EXERCISE → The first line to copy is the one with "whole = Part.makeCompound(list(parts.values()))"; the last is the one with "obj.matrix_parent_inverse = Matrix.Identity(4)". Copy each line in that range exactly, leaving out all others.

INFORMATION SHOWN →
= = =
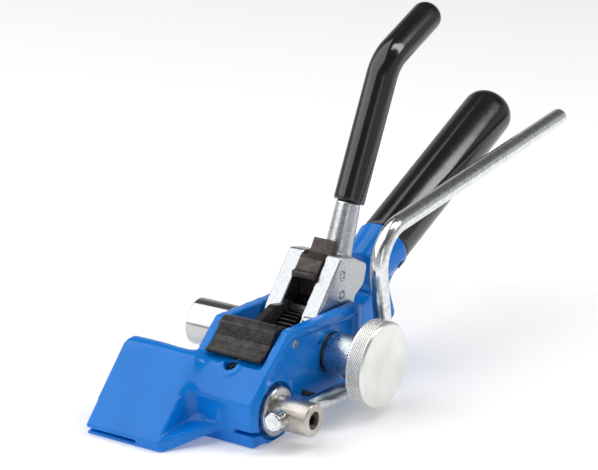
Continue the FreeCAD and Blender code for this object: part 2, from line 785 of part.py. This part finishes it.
parts = {
    "main_body": main_body(),
    "fixed_handle_bar": fixed_handle_bar(),
    "fixed_handle_grip": fixed_handle_grip(),
    "handle_lock_screw": handle_lock_screw(),
    "windlass_shaft": windlass_shaft(),
    "ratchet_wheel": ratchet_wheel(),
    "ratchet_key": key_block(),
    "knob": knob(),
    "knob_sleeve": knob_sleeve(),
    "sleeve_pin": sleeve_pin(),
    "thrust_ring": thrust_ring(),
    "windlass_bush_left": bush_left(),
    "windlass_bush_right": bush_right(),
    "lever_yoke": lever_yoke(),
    "lever_grip": lever_grip(),
    "driving_pawl": drive_pawl(),
    "driving_pawl_spring": drive_pawl_spring(),
    "driving_pawl_pin": drive_pawl_pin(),
    "pawl_stop_pin": pawl_stop_pin(),
    "yoke_side_screw": yoke_side_screw(),
    "holding_pawl": holding_pawl(),
    "holding_pawl_pin": holding_pawl_pin(),
    "holding_pawl_spring": holding_pawl_spring(),
    "bore_plug": bore_plug(),
    "cutter_shaft": cutter_shaft(),
    "cutter_collar": cutter_collar(),
    "cutter_set_screw": cutter_set_screw(),
    "cutter_lever_rod": cutter_lever_rod(),
    "wall_pin": wall_pin(),
    "yoke_side_washers": Part.makeCompound(side_washers()),
}

os.makedirs("parts", exist_ok=True)
whole = Part.makeCompound(list(parts.values()))
bounds = whole.optimalBoundingBox(False)
shift = V(-bounds.Center.x, -bounds.Center.y, -bounds.ZMin)
for name, shape in parts.items():
    shape.translate(shift)
    shape.exportStep("parts/" + name + ".step")
    print("%-22s valid %s solids %d volume %.0f" % (name, shape.isValid(), len(shape.Solids), shape.Volume))
print("windlass axis at", shift, "size", bounds.XLength, bounds.YLength, bounds.ZLength)
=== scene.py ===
import json
import math

import bmesh
import bpy
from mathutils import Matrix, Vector, noise


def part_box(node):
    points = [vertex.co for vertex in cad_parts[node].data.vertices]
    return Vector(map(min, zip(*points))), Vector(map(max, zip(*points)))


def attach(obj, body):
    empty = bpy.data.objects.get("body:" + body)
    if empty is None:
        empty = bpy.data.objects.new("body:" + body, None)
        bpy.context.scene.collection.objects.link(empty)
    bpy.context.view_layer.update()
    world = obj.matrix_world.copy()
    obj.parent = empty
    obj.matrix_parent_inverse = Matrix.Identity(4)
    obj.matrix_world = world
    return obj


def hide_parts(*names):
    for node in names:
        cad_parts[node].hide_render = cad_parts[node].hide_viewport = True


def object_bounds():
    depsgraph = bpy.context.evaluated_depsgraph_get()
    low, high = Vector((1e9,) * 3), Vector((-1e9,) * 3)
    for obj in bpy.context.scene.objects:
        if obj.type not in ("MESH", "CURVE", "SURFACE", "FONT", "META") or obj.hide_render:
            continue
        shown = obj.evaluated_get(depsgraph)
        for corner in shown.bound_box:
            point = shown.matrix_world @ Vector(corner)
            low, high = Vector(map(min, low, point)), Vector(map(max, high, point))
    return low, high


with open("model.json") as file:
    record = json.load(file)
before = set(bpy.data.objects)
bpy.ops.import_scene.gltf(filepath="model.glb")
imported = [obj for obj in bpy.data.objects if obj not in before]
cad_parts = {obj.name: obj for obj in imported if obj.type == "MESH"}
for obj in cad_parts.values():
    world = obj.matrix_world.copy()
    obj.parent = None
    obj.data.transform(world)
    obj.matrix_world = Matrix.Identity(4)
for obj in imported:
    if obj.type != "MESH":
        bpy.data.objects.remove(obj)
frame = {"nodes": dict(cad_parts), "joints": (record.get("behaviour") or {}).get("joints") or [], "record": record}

MM = 0.001
cad_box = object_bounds()
joints = {joint["name"]: joint for joint in frame["joints"]}
body_of_node = {
    node: body
    for body, members in frame["record"]["behaviour"]["bodies"].items()
    for node in members
}
windlass_axis = Vector(joints["windlass_turn"]["pos_m"])
knurl_pitch = 1.5 * MM
knurl_depth = 0.35 * MM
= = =
TASK RESULT →
whole = Part.makeCompound(list(parts.values()))
bounds = whole.optimalBoundingBox(False)
shift = V(-bounds.Center.x, -bounds.Center.y, -bounds.ZMin)
for name, shape in parts.items():
    shape.translate(shift)
    shape.exportStep("parts/" + name + ".step")
    print("%-22s valid %s solids %d volume %.0f" % (name, shape.isValid(), len(shape.Solids), shape.Volume))
print("windlass axis at", shift, "size", bounds.XLength, bounds.YLength, bounds.ZLength)
=== scene.py ===
import json
import math

import bmesh
import bpy
from mathutils import Matrix, Vector, noise


def part_box(node):
    points = [vertex.co for vertex in cad_parts[node].data.vertices]
    return Vector(map(min, zip(*points))), Vector(map(max, zip(*points)))


def attach(obj, body):
    empty = bpy.data.objects.get("body:" + body)
    if empty is None:
        empty = bpy.data.objects.new("body:" + body, None)
        bpy.context.scene.collection.objects.link(empty)
    bpy.context.view_layer.update()
    world = obj.matrix_world.copy()
    obj.parent = empty
    obj.matrix_parent_inverse = Matrix.Identity(4)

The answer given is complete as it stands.